Most comments here surprise me: I am using Githubs Copilot / ChatGPT 4.0 at work with a code base which is mostly implements a basic CRUD service... and outside of small/trivial example (where the generated code is mostly okay), prompting is more often than not a total waste of time. Now, I wonder if I am just totally unable to write/refine good prompts for the LLM (as it works for smaller samples, I hope I am not too far off) or what could explain the huge discrepancy of experience. (Just for the record: I would totally not mind if the LLM writes the code for the stuff I have to do at work.)
To clarify my questions: - Who here uses LLMs to generate code for bigger projects at work? (>= 20k lines of code) - If you use LLMs for bigger projects: Do you need to change your prompting strategy to get good results? - What programming languages are you using in your code bases? - Are there other people here who experience that LLMs are no help for non trivial problems?
My employer gives me access to Jetbrains AI, I work on a Vue Frontend with a Kotlin Spring Boot backend.
The codebase is not too old and has grown without too much technical debt, with complex prompts I never had decent success. Its usefull for quick "what does this do" checks but any real functionality seems to be lacking.
Maybe I'm not refining my prompts good enough but doing so would take longer than implementing it myself.
Recently I tried Jetbrains Junie, which acts like Claude if I understand it correctly.
I had a really refined prompt, ran it three times with adjustments and fine tuning but the result was still lacking. So I tossed it and wrote it myself. But watching the machine nearly getting it right was still impressive.
You are just bad with prompting or working with very obscure language/framework or bad coding pattern or all of it. I had a talk with a seasoned engineer who has been coding for 50 years and has created many amazing things over lifetime about him having really bad results with AI tools I suggested for him. When I use AI for the same purposes in the same repo he's working on, it works nicely. When he does it, results are always not what he wants. It comes down to a combination of him not understanding how to guide the LLMs to correct direction and using a language/framework (he's not familiar with) he can't judge the LLMs output. It is really important to know what you want, be able to describe it in short points (but important points). Points that you know ai will mess up if you don't specify. And also be able to figure out which direction the ai is heading with the solution and correct it EARLY rather than later. Not overloading context/memory with unnecessary things. Focusing on key areas to improve and much more. I'm using AI to get solutions done that I can definitely do myself but it'll take a certain amount of time to hunt down all documentation, API/lib calls etc. With AI, 1/10th time is enough.
I've had massive success with java, js/TS, html css, go, rust, python, bitbucket pipelines/GitHub actions, cdk, docker compose, SQL, flutter/dart, swift etc.
Play with Cursor or Claude Code a bit and then make a decision. I am not on the this is going to replace Devs boat, but this has changed the way I code and approach things.
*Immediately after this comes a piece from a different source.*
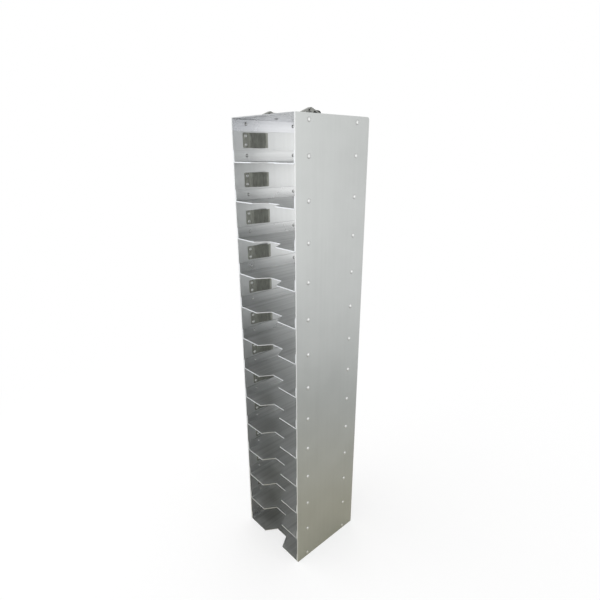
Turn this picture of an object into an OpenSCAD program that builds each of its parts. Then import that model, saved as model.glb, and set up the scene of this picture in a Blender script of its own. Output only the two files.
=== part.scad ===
// Upright freezer storage rack: two side panels carry a top plate, twelve folded
// shelf trays and a base tray. Each compartment has a spring clip on the left panel,
// and a folding bail handle lies on the top plate.
// Millimetres. X is the width, Y the depth with the open front at -Y, Z is up.
// The origin is the centre of the footprint, at the level the rack stands on.

/* [Rack] */
// Width over the outer faces of the side panels
rack_w = 140; // [120:1:170]
// Depth of the side panels
rack_d = 141.5; // [120:0.5:170]
// Height of the side panels
rack_h = 740; // [735:1:780]
// Thickness of the side panels
panel_t = 2; // [1.5:0.1:3]
// Radius of the top rear corner of each side panel
panel_corner_r = 4; // [1:0.5:8]

/* [Shelves] */
// Number of shelf trays between the top plate and the base tray
shelf_count = 12; // [2:1:12]
// Height from one shelf to the next
shelf_pitch = 56.87; // [50:0.01:57]
// Height from the underside of the first shelf to the top of the rack
first_drop = 61.65; // [58:0.05:64]
// Thickness of the shelf, base and top sheet
sheet_t = 1.5; // [1:0.1:2]
// Outer radius of the folded bends
bend_r = 2; // [2:0.1:3]
// Height of the side flanges over the outer face of the sheet
flange_h = 17.5; // [15:0.5:19]

/* [Finger notch] */
// Width of the notch at the front edge
notch_front_w = 52; // [40:1:80]
// Width of the notch at its inner end
notch_back_w = 26; // [15:1:40]
// Depth of the notch from the front edge
notch_depth = 20.5; // [10:0.5:35]

/* [Shelf rivets] */
// Radius of the rivet shanks
rivet_r = 1.6; // [1.2:0.1:2.4]
// Radius of the domed heads
rivet_head_r = 3.4; // [2.5:0.1:4]
// Height of the domed heads
rivet_head_h = 1.3; // [0.8:0.1:2]
// Distance of the front rivets behind the front edge
front_rivet_in = 23.25; // [10:0.25:40]
// Distance of the rear rivets before the rear edge
rear_rivet_in = 25.75; // [10:0.25:40]
// Height of a shelf's rivets over its underside
rivet_rise = 9.9; // [6:0.1:12]
// Height of the base tray's rivets over its underside
base_rivet_rise = 5.9; // [5:0.1:12]
// Depth of the top plate's rivets under its upper face
top_rivet_drop = 7.9; // [5:0.1:12]

/* [Spring clips] */
// Height of each clip strip
clip_h = 21.5; // [12:0.5:26]
// Length of the foot that is riveted to the panel
clip_foot_l = 14; // [10:0.5:20]
// Thickness of the strip
clip_t = 0.7; // [0.5:0.1:1]
// Distance of the clip's front end behind the front edge
clip_front_in = 18; // [10:0.5:30]
// Height of the clip's lower edge over the underside of its shelf
clip_rise = 20.75; // [19:0.25:24]
// Length of the sprung ramp
ramp_l = 25; // [15:0.5:35]
// Angle that the ramp stands off the panel at rest
ramp_angle = 12; // [9:0.5:15]
// Length of the tip, which turns back towards the panel
tip_l = 3; // [2:0.5:4]
// Angle between the tip and the panel at rest
tip_angle = 10; // [5:1:15]
// Length of the curl at the very end
curl_l = 2; // [1:0.5:2.5]
// Angle that the curl turns on from the tip
curl_angle = 20; // [10:1:25]
// Distance between the two rivets of a clip
clip_rivet_gap = 12.5; // [8:0.5:16]
// Distance of the clip rivets from the clip's front end
clip_rivet_in = 5; // [4:0.5:8]
// Radius of the clip rivet shanks
clip_rivet_r = 1.25; // [1:0.05:1.6]
// Radius of the clip rivet heads
clip_rivet_head_r = 2.4; // [2:0.1:3]

/* [Handle] */
// Diameter of the bail wire
wire_d = 5; // [4:0.1:6]
// Distance of the hinge axis before the rack's centre line
hinge_front = 20.75; // [0:0.25:35]
// Distance from the hinge axis to the cross bar
bail_reach = 26; // [22:0.5:34]
// Distance between the centre lines of the two legs
leg_span = 71; // [60:1:76]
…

Copilot is just plain bad. The result is day and night compare with cursor + gemini 2.5 (of course with good prompting)
> Now, I wonder if I am just totally unable to write/refine good prompts for the LLM (as it works for smaller samples, I hope I am not too far off) or what could explain the huge discrepancy of experience.
Programming language / stack plays plays a big role, I presume.
Same here. We have a massive codebase with large classes and the LLMs are not very helpful. Frontend stuff is okay sometimes but the backend models are too complex at this point, I guess.
Tooling and available context size matters a lot. I'm having decent luck with Gemini 2.5 and Roo Code.
I'm in the same boat. I've largely stopped using these tools other than asking questions about a language that I'm less familiar with or a complex type in typescript for which it can be helpful (sometimes). Otherwise, I felt like I was just wasting my time and becoming lazier/worse as a developer. I do wonder whether LLMs have hit a wall and we're in a hype cycle.